Budapest, image from sxc  

‘The privatisations were very aggressive,’ Nizack tells me. ‘Everything was up for sale: banks, heavy industry, agriculture.’

Because there was very little capital in the Hungary in the early 1990s, two things happened. Either big foreign multinational corporations moved in on national icons or the old communist bosses who ran the factories and collective farms bought up the assets for a song. It was not as bad as Russia under Boris Yeltsin’s regime, but, all the same some former Hungarian communists became very rich at the expense of their fellow citizens.

Corruption and the lack of transparency remain huge problems across the old Eastern bloc, even in those countries that joined the EU as recently as 1 January.

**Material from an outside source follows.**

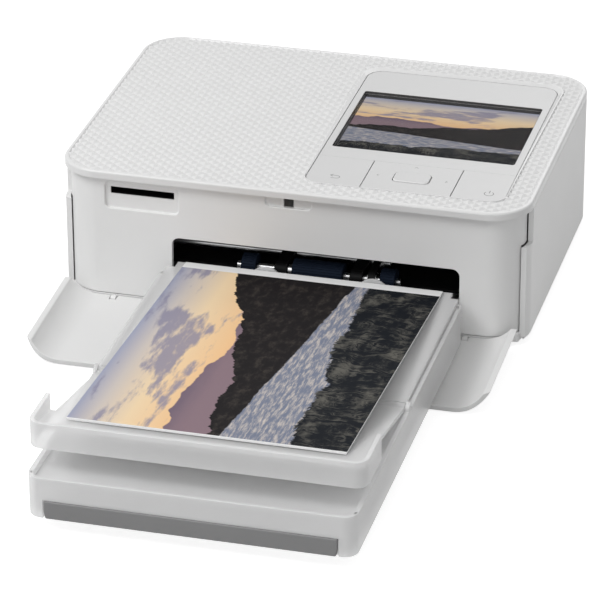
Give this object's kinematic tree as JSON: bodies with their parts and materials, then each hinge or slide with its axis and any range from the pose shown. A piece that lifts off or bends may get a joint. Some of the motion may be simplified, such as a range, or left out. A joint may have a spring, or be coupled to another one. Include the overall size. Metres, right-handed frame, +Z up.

Nizack says that scandals involving the procurement of government supplies are common, especially given the close connections between politicians and business figures. In some cases, they are one and the same.

For example, a member of the Bulgarian Cabinet, in a key economic post, is thought to have major shares in a $US5O million-plus resort development on the Black Sea coast. The head of Romania’s Conservative Party, and a sitting Senator, Dan Voiculescu, owns a string of influential newspapers and TV stations an echo perhaps of Italy’s Silvio Berlusconi and Canada’s Conrad Black (whose support for the British Tories bought him a seat in the House of Lords).

The only serious opposition to the neo-liberal economic consensus comes alarmingly, perhaps from the populist Right, with its ethnic nationalist chauvinism. ‘Magyar (Hungarian) nationalism is rising here,’ says Nizack. ‘For example, they oppose the sale of land to foreigners.’ They were also opposed to EU integration.

‘This is a common problem in the region,’ adds Nizack. ‘You have the rise of ethnic identity politics coupled with nostalgia for the communist era.’

Perhaps because the communists led the negotiations to transfer power after the 1989 ‘revolutions’ ensuring for themselves some role in the new system a genuine democratic Left, embracing a kind of Scandinavian social democracy that places a premium on ethics and honesty in government, has never really developed.

Only last September, tens of thousands of people protested in the streets of Budapest demanding the resignation of Socialist Prime Minister Ferenc Gyurcsány who was a member of Communist Youth League in the ancien regime after he was caught on tape admitting that he lied to get re-elected last April.

The Mercedes and BMWs, with tinted windows, that cruise the streets of Sofia and Bucharest, the Bulgarian and Romanian capitals, are widely known to be ferrying local Mafia dons who are very tight with the nation’s governing class.

The European Union saw fit to admit Bulgaria, Romania and Hungary just 31 days ago and in each country the circle of yellow stars on the blue background that forms the EU flag adorn the public buildings.

But there is more to democracy than voting. The people have to be able to vote for change, for a genuine choice and that option has so far eluded them. Eighteen years after the changes that swept Eastern Europe, perhaps it is time for a new or should I say real revolution.